One conclusion that some of you very thoughtfully reached, one that I had not noticed, was that the ordinance was perhaps intended to cover broader safety concerns than those involving fighting in the restrooms, since the ordinance calls for the presence of security guards or custodians. Custodians, of course, are not there to keep order, but to clean. I thought that was a good observation and an interesting and justifiable reading of the ordinance. Again, it did not matter very much what you concluded here, so long as you correctly identified and discussed the issues raised by the facts.

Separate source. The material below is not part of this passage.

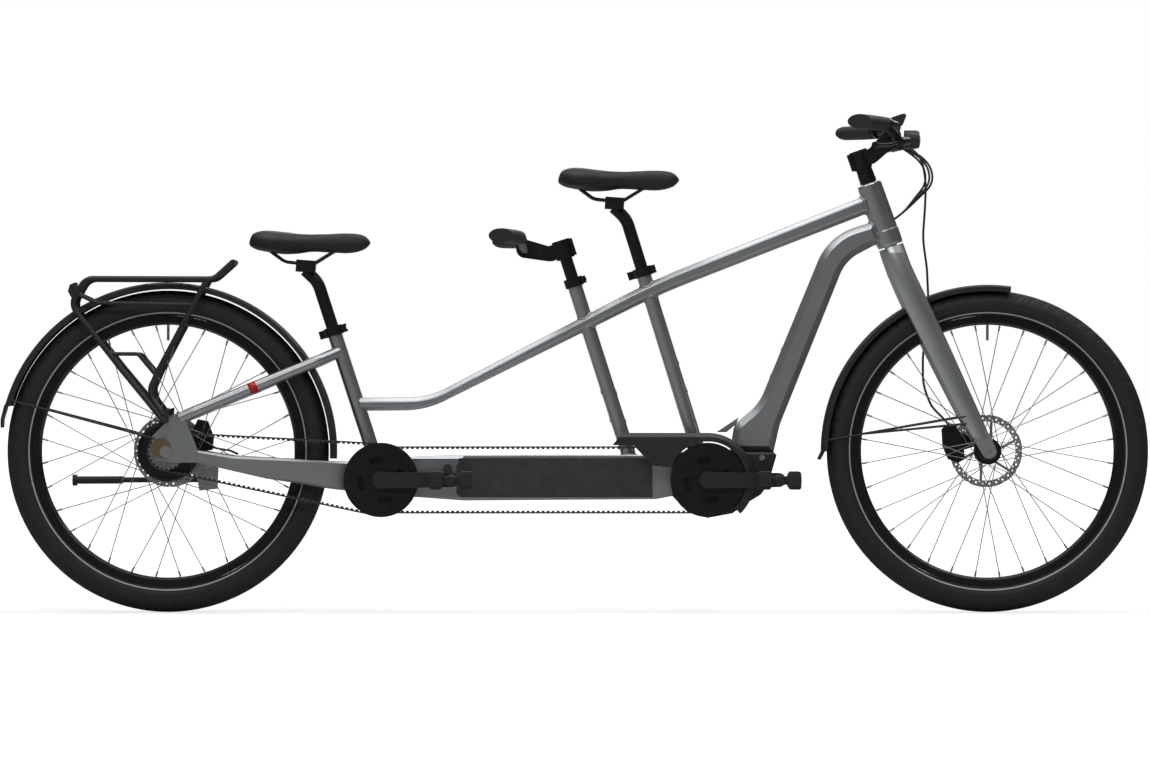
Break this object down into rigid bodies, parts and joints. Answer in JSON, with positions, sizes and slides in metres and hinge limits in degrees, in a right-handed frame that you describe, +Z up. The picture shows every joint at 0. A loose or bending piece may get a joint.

On the whole, your exams were good, though some of you were no doubt very disappointed with your grade. I hope that my comments on your papers as well as these general comments will help you to understand what you can do better. The most consistently appearing problem was a failure to correctly and completely state the definitions and rules relating to these torts and privileges and to the various doctrines in the negligence question. I cannot stress strongly enough that a casual or sloppy statement of a rule or definition will often result in an inaccurate one, and that in turn will lead to faulty reasoning about whatever case scenario you are analyzing. That is the reason I gave you so many of the Restatement provisions. They are, in most cases, the clearest and most accurate statements of the law you need to know.
If, after reading this and looking over your paper, you still feel at a loss to explain an unsatisfactory grade, give me a call, and we can try to figure out what went wrong. I really want you all to do well.